┌──

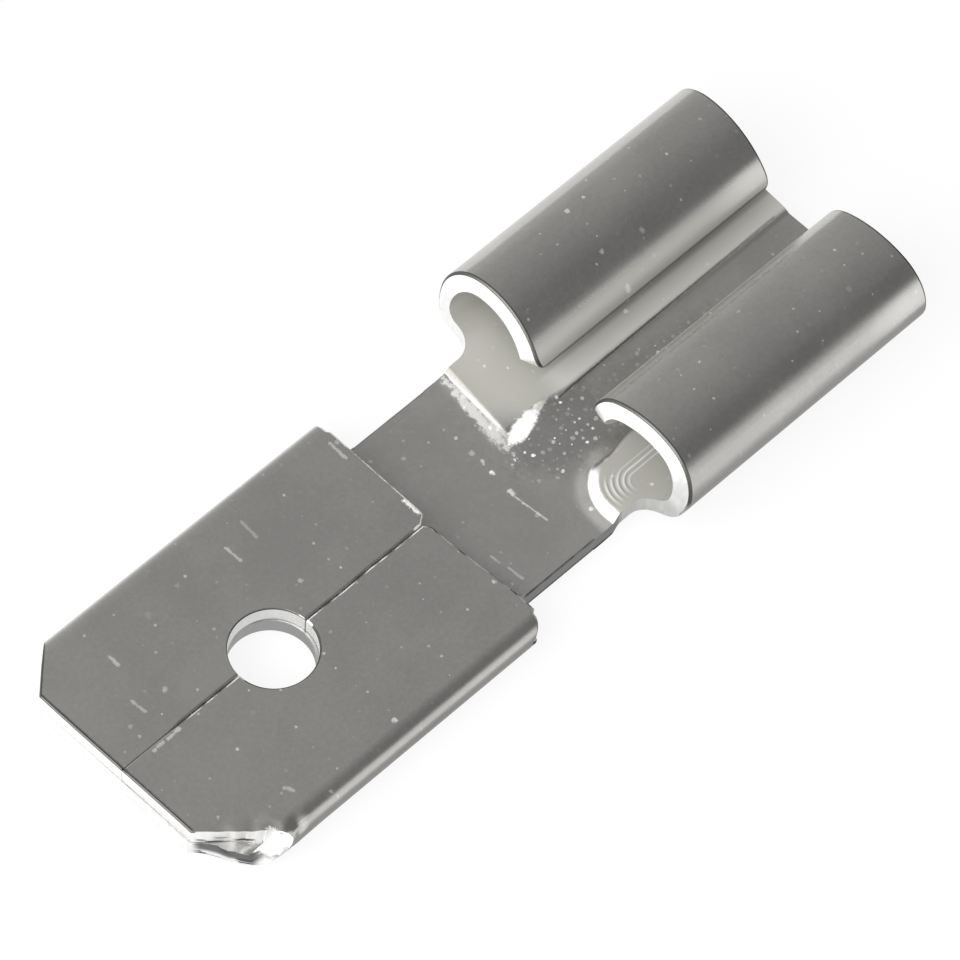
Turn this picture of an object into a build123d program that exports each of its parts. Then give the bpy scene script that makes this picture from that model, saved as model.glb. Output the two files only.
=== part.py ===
from build123d import *
from dataclasses import dataclass
from math import atan, atan2, cos, degrees, radians, sin, tan
import os

# In-line spade terminal, folded and curled from one piece of sheet metal.
# Frame: X runs from the tip of the male tab to the mouth of the receptacle,
# Y is the width, Z is up, and z = 0 is the flat underside of the sheet.
# Lengths are millimetres and angles are degrees.

# Sheet
sheet_thickness = 0.39
layer_gap = 0.02

# Male tab: two leaves folded over the base layer, meeting at a seam
tab_width = 6.3
tab_length = 8.1
tab_tip_chamfer = 0.95
seam_gap = 0.06
leaf_corner_radius = 0.25
hole_diameter = 1.74
hole_from_tip = 3.9

# Neck between the tab and the receptacle
neck_width = 4.7
neck_length = 2.32

# Ramps from the neck up to the wings: a gentle toe, a steep crease, a run out
toe_length = 0.3
toe_lift = 0.15
crease_length = 0.1
crease_lift = 0.5
run_out_length = 0.4

# Receptacle: its middle stands a little to the left of the neck's, and a
# riser lifts each wing off the flat land
receptacle_length = 8.2
receptacle_width = 6.85
receptacle_offset = 0.12
riser_width = 0.174
riser_height = 0.091

# Left roll: its wing turns up at the side, over the shoulder and the crown,
# and in again at the lip. The radii are those of the outside face.
left_land_y = 0.476
left_wing_angle = 6.8
left_side_radius = 0.73
left_shoulder_radius = 1.04
left_shoulder_turn = 80
left_crown_radius = 1.73
left_crown_turn = 67
left_lip_radius = 0.5
left_lip_turn = 62
left_lip_corner_radius = 0.6

# Right roll: a narrower wing, and a lip that turns further in
right_land_y = 1.126
right_wing_angle = 8
right_side_radius = 0.75
right_shoulder_radius = 1.07
right_shoulder_turn = 71.3
right_crown_radius = 2.12
right_crown_turn = 41.5
right_lip_radius = 0.79
right_lip_turn = 100
right_lip_corner_radius = 0.8

# Front edges of the rolls, which lean back from the neck
front_setback = 1.24
front_lean = 0.17
neck_corner_radius = 0.5

# Tab sizes that follow from the ones above
tab_thickness = 2 * sheet_thickness + layer_gap
fold_radius = tab_thickness / 2
fold_y = tab_width / 2 - fold_radius
leaf_underside = sheet_thickness + layer_gap

# Neck and ramp sizes that follow from the ones above
floor_top = sheet_thickness
neck_y = neck_width / 2
neck_end = tab_length + neck_length
toe_end = neck_end + toe_length
crease_end = toe_end + crease_length
ramp_end = crease_end + run_out_length
ramp_stations = ((neck_end, 0), (toe_end, toe_lift), (crease_end, crease_lift), (ramp_end, 1))


def topside(y, z, rise_before, rise_after):
    """Point of the top face above a bend of the underside at (y, z)."""
    middle = (rise_before + rise_after) / 2
    reach = sheet_thickness / cos((rise_after - rise_before) / 2)
    return y - reach * sin(middle), z + reach * cos(middle)


@dataclass
class Roll:
    """One side of the receptacle's section, from the land's edge to the lip."""

    side: int
    land_y: float
    side_y: float
    wing_angle: float
    side_radius: float
    shoulder: tuple
    crown: tuple
    lip: tuple
    lip_corner_radius: float

    def __post_init__(self):
        rise = radians(self.wing_angle)
        riser_rise = atan2(riser_height, riser_width)
        self.foot = (self.land_y, 0)
        self.head = (self.land_y + riser_width, riser_height)
        across = self.side_y - self.head[0] - self.side_radius * (1 - sin(rise))
        self.wing_end = (self.head[0] + across, self.head[1] + across * tan(rise))
        self.foot_top = topside(*self.foot, 0, riser_rise)
        self.head_top = topside(*self.head, riser_rise, rise)
        self.wing_end_top = topside(*self.wing_end, rise, rise)
        self.neck_under = self.head[1] + (neck_y - self.head[0]) * tan(rise)
        self.neck_top = self.head_top[1] + (neck_y - self.head_top[0]) * tan(rise)

    def rolled_line(self, inset):
        """Draw one face from the end of the wing to the lip, and return the lip's point."""
        rise = radians(self.wing_angle)
        y, z = self.wing_end_top if inset else self.wing_end
        point = (self.side * y, z)
        tangent = (self.side * cos(rise), sin(rise))
        bends = ((self.side_radius, 90 - self.wing_angle), self.shoulder, self.crown, self.lip)
        for radius, turn in bends:
            bend = JernArc(point, tangent, radius - inset, self.side * turn)
            point = bend @ 1
            tangent = bend % 1
        return point

    def floor_line(self):
        """Points of the floor from the wing's end underneath to the wing's end on top."""
        points = [
            self.wing_end,
            self.head,
            self.foot,
            (0, 0),
            (0, floor_top),
            self.foot_top,
            self.head_top,
            self.wing_end_top,
        ]
        return [(self.side * y, z) for y, z in points]

    def ramp_outline(self, lift):
        """Section of the ramp, flat like the neck at lift 0 and raised at lift 1."""
        flat_and_raised = [
            (self.foot_top[0], floor_top, floor_top),
            (self.head_top[0], floor_top, self.head_top[1]),
            (neck_y, floor_top, self.neck_top),
            (neck_y, 0, self.neck_under),
            (self.head[0], 0, self.head[1]),
            (self.foot[0], 0, 0),
            (self.foot_top[0], 0, 0),
        ]
        return [(self.side * y, flat + lift * (high - flat)) for y, flat, high in flat_and_raised]


left = Roll(
    side=1,
    land_y=left_land_y,
    side_y=receptacle_width / 2 + receptacle_offset,
    wing_angle=left_wing_angle,
    side_radius=left_side_radius,
    shoulder=(left_shoulder_radius, left_shoulder_turn),
    crown=(left_crown_radius, left_crown_turn),
    lip=(left_lip_radius, left_lip_turn),
    lip_corner_radius=left_lip_corner_radius,
)
right = Roll(
    side=-1,
    land_y=right_land_y,
    side_y=receptacle_width / 2 - receptacle_offset,
    wing_angle=right_wing_angle,
    side_radius=right_side_radius,
    shoulder=(right_shoulder_radius, right_shoulder_turn),
    crown=(right_crown_radius, right_crown_turn),
    lip=(right_lip_radius, right_lip_turn),
    lip_corner_radius=right_lip_corner_radius,
)


def front_x(z):
    """Where the front edge of a roll stands at the height z."""
    return neck_end + front_setback + front_lean * z


with BuildPart() as terminal:
    # Receptacle as one constant section: land, risers, wings and rolls
    with BuildSketch(Plane.YZ.offset(ramp_end)):
        for roll in (left, right):
            with BuildLine():
                Line(roll.rolled_line(0), roll.rolled_line(sheet_thickness))
                Polyline(*roll.floor_line())
            make_face()
    extrude(amount=neck_end + receptacle_length - ramp_end)

    # Front of the rolls above the floor, cut back to the leaning edge
    lip_z = min(left.rolled_line(0).Y, right.rolled_line(0).Y)
    trim_z = (max(left.neck_top, right.neck_top) + lip_z) / 2
    cut_reach = receptacle_width
    lean_direction = (front_lean, 0, 1)
    with BuildSketch(Plane.XY.offset(trim_z)):
        with Locations((neck_end, 0)):
            Rectangle(front_x(trim_z) - neck_end, 2 * cut_reach, align=(Align.MIN, Align.CENTER))
    extrude(amount=cut_reach, dir=lean_direction, mode=Mode.SUBTRACT)

    # Front of the rolls beside the neck, with a rounded inner corner
    with BuildSketch(Plane.XY):
        with Locations((neck_end, neck_y)):
            Rectangle(front_x(0) - neck_end, cut_reach, align=Align.MIN)
        neck_corner = vertices().sort_by_distance((front_x(0), neck_y))[0]
        fillet(neck_corner, radius=neck_corner_radius)
        mirror(about=Plane.XZ)
    extrude(amount=cut_reach, dir=lean_direction, mode=Mode.SUBTRACT)

    # Front corners of the two lips, rounded off between the edge and the lip
    lean_angle = atan(front_lean)
    for roll in (left, right):
        radius = roll.lip_corner_radius
        centre_z = roll.rolled_line(0).Y + radius
        edge_z = centre_z + radius * sin(lean_angle)
        centre_x = front_x(edge_z) + radius * cos(lean_angle)
        with BuildSketch(Plane.XZ):
            with BuildLine():
                corner = CenterArc(
                    (centre_x, centre_z),
                    radius,
                    180 - degrees(lean_angle),
                    90 + degrees(lean_angle),
                )
                Polyline(
                    corner @ 1,
                    (centre_x, trim_z),
                    (neck_end, trim_z),
                    (neck_end, edge_z),
                    corner @ 0,
                )
            make_face()
        extrude(amount=neck_y, dir=(0, roll.side, 0), mode=Mode.SUBTRACT)

    # Ramps that lift the sides of the floor from the neck to the wings
    for roll in (left, right):
        for x, lift in ramp_stations:
            with BuildSketch(Plane.YZ.offset(x)):
                with BuildLine():
                    Polyline(*roll.ramp_outline(lift), close=True)
                make_face()
        loft(ruled=True)

    # Neck, with the start of the land between the ramps
    with BuildSketch(Plane.XY):
        with Locations((tab_length + neck_length / 2, 0)):
            Rectangle(neck_length, neck_width)
        with Locations((neck_end, -right.foot_top[0])):
            Rectangle(
                ramp_end - neck_end,
                left.foot_top[0] + right.foot_top[0],
                align=Align.MIN,
            )
    extrude(amount=sheet_thickness)

    # Male tab: base layer, folded edges and the two leaves
    with BuildSketch(Plane.YZ):
        with BuildLine():
            seam_y = seam_gap / 2
            Line((0, 0), (fold_y, 0))
            CenterArc((fold_y, fold_radius), fold_radius, -90, 180)
            Polyline(
                (fold_y, tab_thickness),
                (seam_y, tab_thickness),
                (seam_y, leaf_underside),
                (fold_y, leaf_underside),
            )
            CenterArc((fold_y, fold_radius), layer_gap / 2, -90, 180)
            Polyline((fold_y, sheet_thickness), (0, sheet_thickness), (0, 0))
        make_face()
        mirror(about=Plane.YZ)
    extrude(amount=tab_length)

    # Chamfered corners of the tab's tip
    with BuildSketch(Plane.XY):
        with BuildLine():
            Polyline(
                (0, tab_width / 2),
                (tab_tip_chamfer, tab_width / 2),
                (0, tab_width / 2 - tab_tip_chamfer),
                close=True,
            )
        make_face()
        mirror(about=Plane.XZ)
    extrude(amount=tab_thickness, mode=Mode.SUBTRACT)

    # Rounded rear corners of the leaves, on both sides of the seam
    with BuildSketch(Plane.XY.offset(sheet_thickness + layer_gap / 2)):
        with BuildLine():
            corner_x = tab_length - leaf_corner_radius
            corner_y = seam_y + leaf_corner_radius
            CenterArc((corner_x, corner_y), leaf_corner_radius, -90, 90)
            Polyline((tab_length, corner_y), (tab_length, seam_y), (corner_x, seam_y))
        make_face()
        mirror(about=Plane.XZ)
    extrude(amount=tab_thickness, mode=Mode.SUBTRACT)

    # Hole for a receptacle's detent, through both layers
    with Locations((hole_from_tip, 0, 0)):
        Hole(hole_diameter / 2)

terminal.part.label = "terminal"

os.makedirs("parts", exist_ok=True)
export_step(terminal.part, "parts/terminal.step")
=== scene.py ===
"""Looks of an in-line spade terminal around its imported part.

The terminal is one sheet of tinned brass. Its outside face is modelled as the press makes it,
in millimetres: a flat floor, a neck and a blade, wings that curl into two rolls, and two edges
folded back over the blade. The sheet then gets its thickness, its hole and its rounded edges,
and the finished piece is brought to metres.
"""

import logging
import math
from dataclasses import dataclass, field
from enum import Enum
from typing import Any, Callable, Iterable, Optional, Union

import bmesh
import bpy
from mathutils import Matrix, Vector, noise


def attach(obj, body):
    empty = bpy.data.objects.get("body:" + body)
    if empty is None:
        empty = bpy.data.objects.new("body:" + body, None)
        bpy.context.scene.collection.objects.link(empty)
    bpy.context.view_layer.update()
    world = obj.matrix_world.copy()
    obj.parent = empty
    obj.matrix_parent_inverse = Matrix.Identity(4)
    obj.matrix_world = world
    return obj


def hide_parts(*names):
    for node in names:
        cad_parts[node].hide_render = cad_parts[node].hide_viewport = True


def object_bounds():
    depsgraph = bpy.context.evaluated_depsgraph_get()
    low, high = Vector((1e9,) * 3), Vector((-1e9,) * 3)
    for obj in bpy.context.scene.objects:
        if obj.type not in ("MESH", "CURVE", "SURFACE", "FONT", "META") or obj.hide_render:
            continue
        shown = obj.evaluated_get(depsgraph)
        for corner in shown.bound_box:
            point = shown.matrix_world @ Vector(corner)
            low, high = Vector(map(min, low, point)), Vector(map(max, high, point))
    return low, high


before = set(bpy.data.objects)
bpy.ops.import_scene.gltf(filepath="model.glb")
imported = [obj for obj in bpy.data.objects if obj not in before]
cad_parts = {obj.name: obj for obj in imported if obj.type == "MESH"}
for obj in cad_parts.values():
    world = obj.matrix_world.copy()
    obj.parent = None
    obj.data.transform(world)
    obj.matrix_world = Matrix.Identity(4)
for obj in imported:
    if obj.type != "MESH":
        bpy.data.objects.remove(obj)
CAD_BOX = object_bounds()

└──

- _DIRECTIVE_: Select and copy every line of the listing with the word "high".

- _ANSWER FOR THIS EXERCISE_:
        return [(self.side * y, flat + lift * (high - flat)) for y, flat, high in flat_and_raised]
    low, high = Vector((1e9,) * 3), Vector((-1e9,) * 3)
            low, high = Vector(map(min, low, point)), Vector(map(max, high, point))
    return low, high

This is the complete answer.